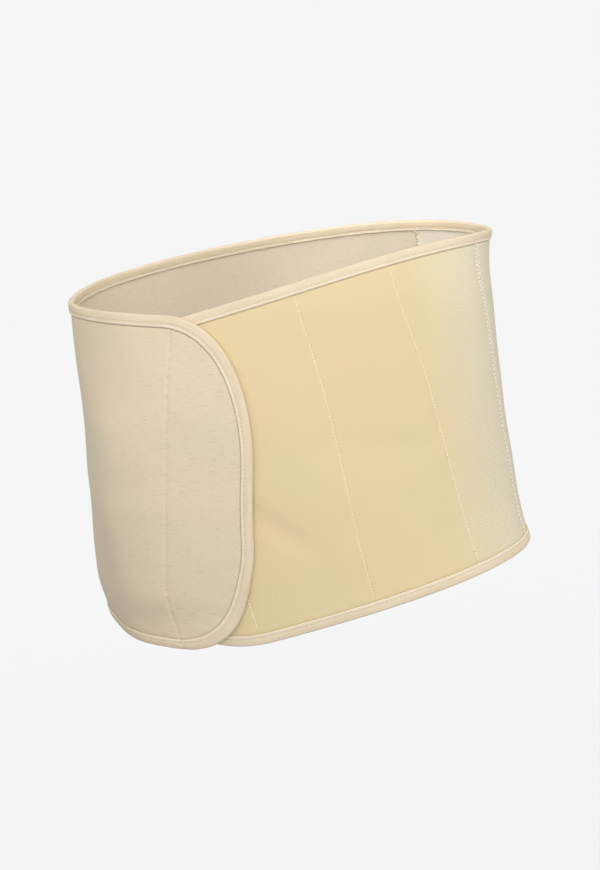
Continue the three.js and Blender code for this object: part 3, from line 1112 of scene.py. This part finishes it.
ends = zigzag_stitches(line_places(SEAM_SIDE, ZIGZAG_END), **SIDE_ZIGZAG)
seam_stitches = dress(make_stitches("seam_stitches", on_faces(ends)), "ribbed_elastic", seam_thread)

ends = zigzag_stitches(line_places(SEAM_BACK, ZIGZAG_END), **BACK_ZIGZAG)
back_stitches = dress(make_stitches("back_stitches", on_faces(ends)), "ribbed_elastic", tape_thread)

# The line of stitches in the tape's groove
TAPE_PATH_STEP = 0.7
TAPE_STITCH_DEPTH = 0.26
path = band_outline(TAPE_PATH_STEP)
path = path + square_to(path, closed=True) * TAPE_GROOVE
path = np.concatenate([path, path[:1]])
ends = running_stitches(path, SEEDS["tape_stitches"], TAPE_STITCH_GAP, TAPE_WOBBLE)
runs = on_faces(ends, TAPE_OUTER - TAPE_STITCH_DEPTH)
tape_stitches = dress(make_stitches("tape_stitches", runs), "binding_tape", tape_thread)

# The flat sizes of the sheets, in metres

# The floor, the backdrop and the light

FLOOR_LEVEL = -0.60
FLOOR_RADIUS = 7.0
BACKDROP_RADIUS = 9.0
PALE = 0.92
FLOOR_COLOUR = (0.86, 0.86, 0.86, 1.0)

# The floor's share of even light, from near the object out to where it is all light
FLOOR_FADE = {"From Min": 0.2, "From Max": 1.3, "To Min": 0.9}


def backdrop_material():
    """An even pale light."""
    nodes = new_material("backdrop_pale", 1.0, 0.0, 0.0)
    nodes.tree.nodes.remove(nodes.shader)
    return nodes.surface(nodes.glow(PALE))


def floor_material():
    """A pale floor that runs out into the backdrop, so that no horizon shows."""
    nodes = new_material("floor_pale", 1.0, 0.0, 0.0)
    nodes.shader.inputs["Base Color"].default_value = FLOOR_COLOUR
    length = nodes.add("ShaderNodeVectorMath", operation="LENGTH")
    nodes.link(nodes.add("ShaderNodeTexCoord").outputs["Object"], length.inputs[0])
    share = nodes.add("ShaderNodeMapRange", FLOOR_FADE, interpolation_type="SMOOTHSTEP")
    nodes.link(length.outputs["Value"], share.inputs["Value"])
    mixed = nodes.add("ShaderNodeMixShader")
    nodes.link(share.outputs["Result"], mixed.inputs["Fac"])
    nodes.link(nodes.shader.outputs["BSDF"], mixed.inputs[1])
    nodes.link(nodes.glow(PALE), mixed.inputs[2])
    return nodes.surface(mixed.outputs[0])


bpy.ops.mesh.primitive_circle_add(vertices=96, radius=FLOOR_RADIUS, fill_type="NGON",
                                  location=(0, 0, FLOOR_LEVEL))
floor = bpy.context.object
floor.name = "floor"
floor.data.materials.append(floor_material())
bpy.ops.mesh.primitive_uv_sphere_add(segments=64, ring_count=32, radius=BACKDROP_RADIUS)
backdrop = bpy.context.object
backdrop.name = "backdrop"
backdrop.data.materials.append(backdrop_material())
for flag in ("visible_diffuse", "visible_glossy", "visible_shadow", "visible_transmission"):
    setattr(backdrop, flag, False)
floor.visible_diffuse = False

world = bpy.data.worlds.new("studio")
bpy.context.scene.world = world
world.use_nodes = True

# The soft light of the room comes mostly from one side, given as a direction
ROOM_COLOUR = (1.0, 0.99, 0.975, 1.0)
ROOM_LIGHT_FROM = (0.25, -0.64, 0.73)
ROOM_DARKEST = 0.10
ROOM_BRIGHTEST = 0.92
nodes = Nodes(world)
background = nodes.tree.nodes["Background"]
background.inputs["Color"].default_value = ROOM_COLOUR
toward = nodes.add("ShaderNodeVectorMath", {1: ROOM_LIGHT_FROM}, operation="DOT_PRODUCT")
nodes.link(nodes.add("ShaderNodeTexCoord").outputs["Generated"], toward.inputs[0])
strength = nodes.between(toward.outputs["Value"], -1.0, 1.0, ROOM_DARKEST, ROOM_BRIGHTEST)
nodes.link(strength, background.inputs["Strength"])


def add_light(name, kind, place, target, power, **settings):
    """A lamp at a place that shines towards a target."""
    data = bpy.data.lights.new(name, kind)
    data.energy = power
    for key, value in settings.items():
        setattr(data, key, value)
    lamp = new_object(name, data)
    lamp.location = place
    lamp.rotation_euler = (Vector(target) - Vector(place)).to_track_quat("-Z", "Y").to_euler()


MIDDLE = (0.0, 0.0, -0.14)
SPOT = {"spot_blend": 0.7, "shadow_soft_size": 0.06}
NARROW = math.radians(10)
WIDE = math.radians(17)
add_light("key", "AREA", (1.4, -1.85, 0.9), MIDDLE, 12.8, size=0.6)
add_light("front", "AREA", (-0.3, -2.3, 1.15), MIDDLE, 10.3, size=0.9)
add_light("left", "SPOT", (-0.75, -0.75, 0.75), (-0.155, -0.06, 0.0), 8.0, spot_size=WIDE, **SPOT)
add_light("side", "AREA", (2.1, -0.2, 0.8), MIDDLE, 2.5, size=1.0)
add_light("back", "AREA", (0.2, 2.4, -0.1), MIDDLE, 14.0, size=0.9)
add_light("inside", "SPOT", (-0.45, -1.1, 1.0), (0.10, 0.09, 0.015), 45.0, spot_size=NARROW, **SPOT)

bpy.context.scene.view_settings.view_transform = "Standard"

# The camera, as the photograph was taken

AZIMUTH = math.radians(5.607)
ELEVATION = math.radians(11.428)
ROLL = math.radians(9.062)
DISTANCE = 1.5
TARGET = Vector((0.003085, 0.0, -0.150987))
SENSOR = 36.0
FOCAL_PIXELS = 1899.4
IMAGE_WIDTH = 600

back = Vector((math.sin(AZIMUTH) * math.cos(ELEVATION),
               -math.cos(AZIMUTH) * math.cos(ELEVATION),
               math.sin(ELEVATION)))
right = Vector((math.cos(AZIMUTH), math.sin(AZIMUTH), 0.0))
up = back.cross(right)
camera_x = math.cos(ROLL) * right - math.sin(ROLL) * up
camera_y = math.sin(ROLL) * right + math.cos(ROLL) * up
camera_data = bpy.data.cameras.new("camera")
camera_data.sensor_fit = "HORIZONTAL"
camera_data.sensor_width = SENSOR
camera_data.lens = FOCAL_PIXELS * SENSOR / IMAGE_WIDTH
camera = new_object("camera", camera_data)
camera.matrix_world = Matrix.Translation(TARGET + DISTANCE * back) @ Matrix(
    (camera_x, camera_y, back)
).transposed().to_4x4()
bpy.context.scene.camera = camera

--------------------

▶ Short problem: Reproduce all data above, unchanged.

▶ The completed task:
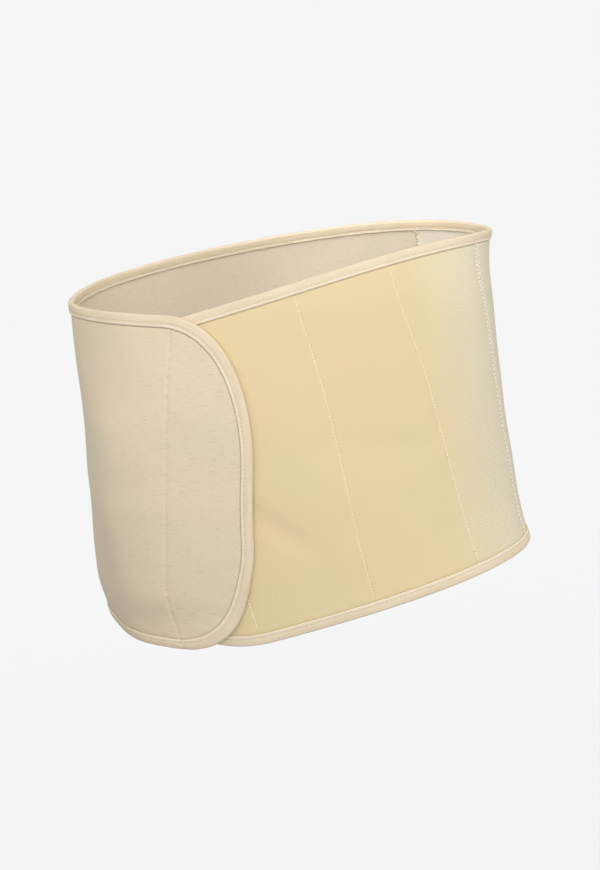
Continue the three.js and Blender code for this object: part 3, from line 1112 of scene.py. This part finishes it.
ends = zigzag_stitches(line_places(SEAM_SIDE, ZIGZAG_END), **SIDE_ZIGZAG)
seam_stitches = dress(make_stitches("seam_stitches", on_faces(ends)), "ribbed_elastic", seam_thread)

ends = zigzag_stitches(line_places(SEAM_BACK, ZIGZAG_END), **BACK_ZIGZAG)
back_stitches = dress(make_stitches("back_stitches", on_faces(ends)), "ribbed_elastic", tape_thread)

# The line of stitches in the tape's groove
TAPE_PATH_STEP = 0.7
TAPE_STITCH_DEPTH = 0.26
path = band_outline(TAPE_PATH_STEP)
path = path + square_to(path, closed=True) * TAPE_GROOVE
path = np.concatenate([path, path[:1]])
ends = running_stitches(path, SEEDS["tape_stitches"], TAPE_STITCH_GAP, TAPE_WOBBLE)
runs = on_faces(ends, TAPE_OUTER - TAPE_STITCH_DEPTH)
tape_stitches = dress(make_stitches("tape_stitches", runs), "binding_tape", tape_thread)

# The flat sizes of the sheets, in metres

# The floor, the backdrop and the light

FLOOR_LEVEL = -0.60
FLOOR_RADIUS = 7.0
BACKDROP_RADIUS = 9.0
PALE = 0.92
FLOOR_COLOUR = (0.86, 0.86, 0.86, 1.0)

# The floor's share of even light, from near the object out to where it is all light
FLOOR_FADE = {"From Min": 0.2, "From Max": 1.3, "To Min": 0.9}


def backdrop_material():
    """An even pale light."""
    nodes = new_material("backdrop_pale", 1.0, 0.0, 0.0)
    nodes.tree.nodes.remove(nodes.shader)
    return nodes.surface(nodes.glow(PALE))


def floor_material():
    """A pale floor that runs out into the backdrop, so that no horizon shows."""
    nodes = new_material("floor_pale", 1.0, 0.0, 0.0)
    nodes.shader.inputs["Base Color"].default_value = FLOOR_COLOUR
    length = nodes.add("ShaderNodeVectorMath", operation="LENGTH")
    nodes.link(nodes.add("ShaderNodeTexCoord").outputs["Object"], length.inputs[0])
    share = nodes.add("ShaderNodeMapRange", FLOOR_FADE, interpolation_type="SMOOTHSTEP")
    nodes.link(length.outputs["Value"], share.inputs["Value"])
    mixed = nodes.add("ShaderNodeMixShader")
    nodes.link(share.outputs["Result"], mixed.inputs["Fac"])
    nodes.link(nodes.shader.outputs["BSDF"], mixed.inputs[1])
    nodes.link(nodes.glow(PALE), mixed.inputs[2])
    return nodes.surface(mixed.outputs[0])


bpy.ops.mesh.primitive_circle_add(vertices=96, radius=FLOOR_RADIUS, fill_type="NGON",
                                  location=(0, 0, FLOOR_LEVEL))
floor = bpy.context.object
floor.name = "floor"
floor.data.materials.append(floor_material())
bpy.ops.mesh.primitive_uv_sphere_add(segments=64, ring_count=32, radius=BACKDROP_RADIUS)
backdrop = bpy.context.object
backdrop.name = "backdrop"
backdrop.data.materials.append(backdrop_material())
for flag in ("visible_diffuse", "visible_glossy", "visible_shadow", "visible_transmission"):
    setattr(backdrop, flag, False)
floor.visible_diffuse = False

world = bpy.data.worlds.new("studio")
bpy.context.scene.world = world
world.use_nodes = True

# The soft light of the room comes mostly from one side, given as a direction
ROOM_COLOUR = (1.0, 0.99, 0.975, 1.0)
ROOM_LIGHT_FROM = (0.25, -0.64, 0.73)
ROOM_DARKEST = 0.10
ROOM_BRIGHTEST = 0.92
nodes = Nodes(world)
background = nodes.tree.nodes["Background"]
background.inputs["Color"].default_value = ROOM_COLOUR
toward = nodes.add("ShaderNodeVectorMath", {1: ROOM_LIGHT_FROM}, operation="DOT_PRODUCT")
nodes.link(nodes.add("ShaderNodeTexCoord").outputs["Generated"], toward.inputs[0])
strength = nodes.between(toward.outputs["Value"], -1.0, 1.0, ROOM_DARKEST, ROOM_BRIGHTEST)
nodes.link(strength, background.inputs["Strength"])


def add_light(name, kind, place, target, power, **settings):
    """A lamp at a place that shines towards a target."""
    data = bpy.data.lights.new(name, kind)
    data.energy = power
    for key, value in settings.items():
        setattr(data, key, value)
    lamp = new_object(name, data)
    lamp.location = place
    lamp.rotation_euler = (Vector(target) - Vector(place)).to_track_quat("-Z", "Y").to_euler()


MIDDLE = (0.0, 0.0, -0.14)
SPOT = {"spot_blend": 0.7, "shadow_soft_size": 0.06}
NARROW = math.radians(10)
WIDE = math.radians(17)
add_light("key", "AREA", (1.4, -1.85, 0.9), MIDDLE, 12.8, size=0.6)
add_light("front", "AREA", (-0.3, -2.3, 1.15), MIDDLE, 10.3, size=0.9)
add_light("left", "SPOT", (-0.75, -0.75, 0.75), (-0.155, -0.06, 0.0), 8.0, spot_size=WIDE, **SPOT)
add_light("side", "AREA", (2.1, -0.2, 0.8), MIDDLE, 2.5, size=1.0)
add_light("back", "AREA", (0.2, 2.4, -0.1), MIDDLE, 14.0, size=0.9)
add_light("inside", "SPOT", (-0.45, -1.1, 1.0), (0.10, 0.09, 0.015), 45.0, spot_size=NARROW, **SPOT)

bpy.context.scene.view_settings.view_transform = "Standard"

# The camera, as the photograph was taken

AZIMUTH = math.radians(5.607)
ELEVATION = math.radians(11.428)
ROLL = math.radians(9.062)
DISTANCE = 1.5
TARGET = Vector((0.003085, 0.0, -0.150987))
SENSOR = 36.0
FOCAL_PIXELS = 1899.4
IMAGE_WIDTH = 600

back = Vector((math.sin(AZIMUTH) * math.cos(ELEVATION),
               -math.cos(AZIMUTH) * math.cos(ELEVATION),
               math.sin(ELEVATION)))
right = Vector((math.cos(AZIMUTH), math.sin(AZIMUTH), 0.0))
up = back.cross(right)
camera_x = math.cos(ROLL) * right - math.sin(ROLL) * up
camera_y = math.sin(ROLL) * right + math.cos(ROLL) * up
camera_data = bpy.data.cameras.new("camera")
camera_data.sensor_fit = "HORIZONTAL"
camera_data.sensor_width = SENSOR
camera_data.lens = FOCAL_PIXELS * SENSOR / IMAGE_WIDTH
camera = new_object("camera", camera_data)
camera.matrix_world = Matrix.Translation(TARGET + DISTANCE * back) @ Matrix(
    (camera_x, camera_y, back)
).transposed().to_4x4()
bpy.context.scene.camera = camera